In the second half of her book, Mayne presents a series of case studies meant to
build upon her theoretical reflections. However, since she has abandoned apparatus
theory’s overarching indictment of Hollywood for more ‘specific local studies’,
her own work lacks the excitement of such totalizing conclusions about the
operation of power and ideology today. The chapters take up in turn the major
issues of spectatorship: textual analysis, intertextuality, reception, and subcultures
as critical audiences. In general, the chapters constitute a series of thoughtful
explorations, but they never resolve the question of the relation between textual
power and the audience’s resistance to any one set of imposed meanings.

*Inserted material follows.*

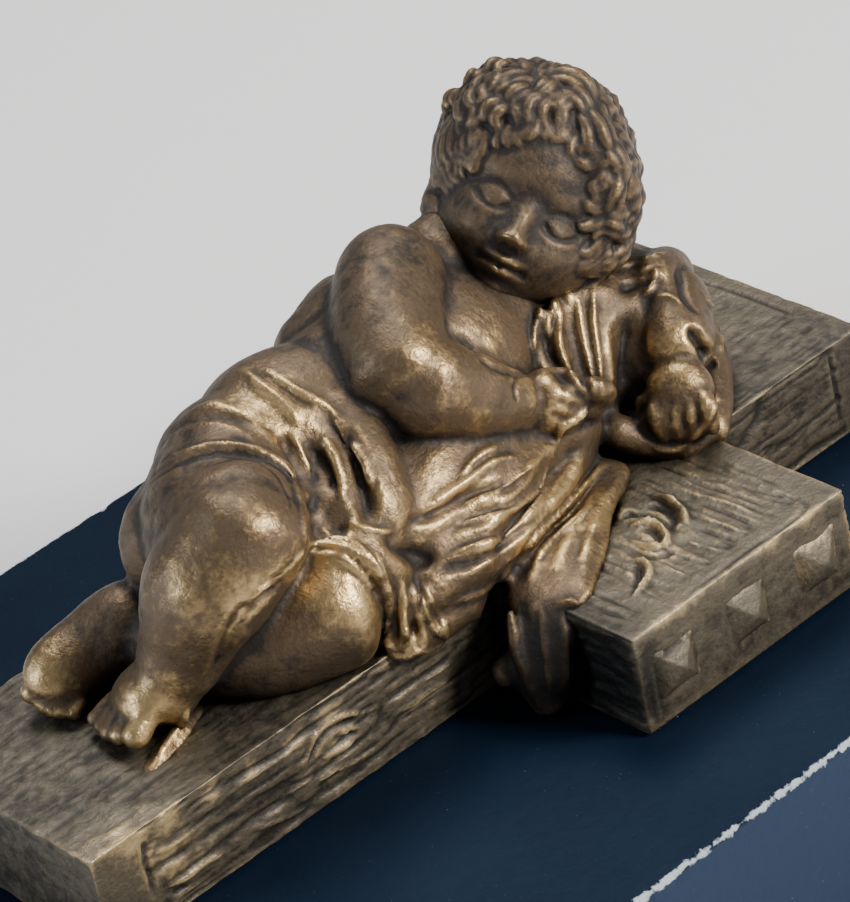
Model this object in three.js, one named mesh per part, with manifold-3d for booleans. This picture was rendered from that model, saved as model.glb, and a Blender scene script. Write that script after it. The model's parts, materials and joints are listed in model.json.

Chapters 5, 6, and 7 present a series of close readings of cinematic texts and the
various commercial discourses which form a permanent penumbra to Hollywood’s
stars. Against apparatus theory, Mayne argues that the gendered spectator positions
constructed in films are more multifarious than the simple dichotomy of active
male viewer and passive female spectacle. Furthermore, she draws explicitly on
post-structuralist theory to assert that cinematic texts are necessarily contradictory
and open to varied interpretations. However, films also attempt to police their own
meanings, deter illicit readings, and establish closure. Thus, despite her criticism
of apparatus theory, Mayne reaffirms a determinacy and, hence, power to the film
text.
Chapter 6 is an intertextual analysis of the variegated commercial discourses
involved in the production of Bette Davis as a star. Attention to a range of texts
typically functions to undermine the idea of a single hegemonic code imposed upon
the viewer. Here Mayne paradoxically points to a unitary narrative that seems to
transverse the diverse representations surrounding Bette Davis. From her multiple
starring roles to fan magazine gossip to autobiographical accounts, Bette Davis
often assumes the image of a more active female. But, while both apparatus theory
and its critics might valorize such an image of female self-determination, Mayne
suggests they need to reflect upon the content and goals of such activity. In the
case of Davis, her assertive autonomy often takes the form of rivalry and
competition with other women.
Chapter 7, labeled an investigation of ‘white spectatorship’, scrutinizes the way
race still operates as a powerful signifier in Hollywood’s fantasies for an audience
that is implicitly white. In her fascinating discussion, Mayne suggests that Blacks
function, in part, as signs of an inclusive redemptive community and, in part, as
liminal figures, marking boundaries and transitions. Since the nineteenth century,
African-Americans have been depicted in commercial popular culture as the sign
of the primitive, still in tune with their raw instincts (see Rogin, 1992), As carriers
of this surcharge of primitive energy, they are often invoked in such films as
Ghosts and Field of Dreams to reinvigorate a rationalized white civilization that
has lost its expressive and imaginative powers. Feminist film theory has long
recognized that the assumed viewer for Hollywood’s movies is male. Now Mayne
points out that not only is the viewer gendered, but he is also implicitly white.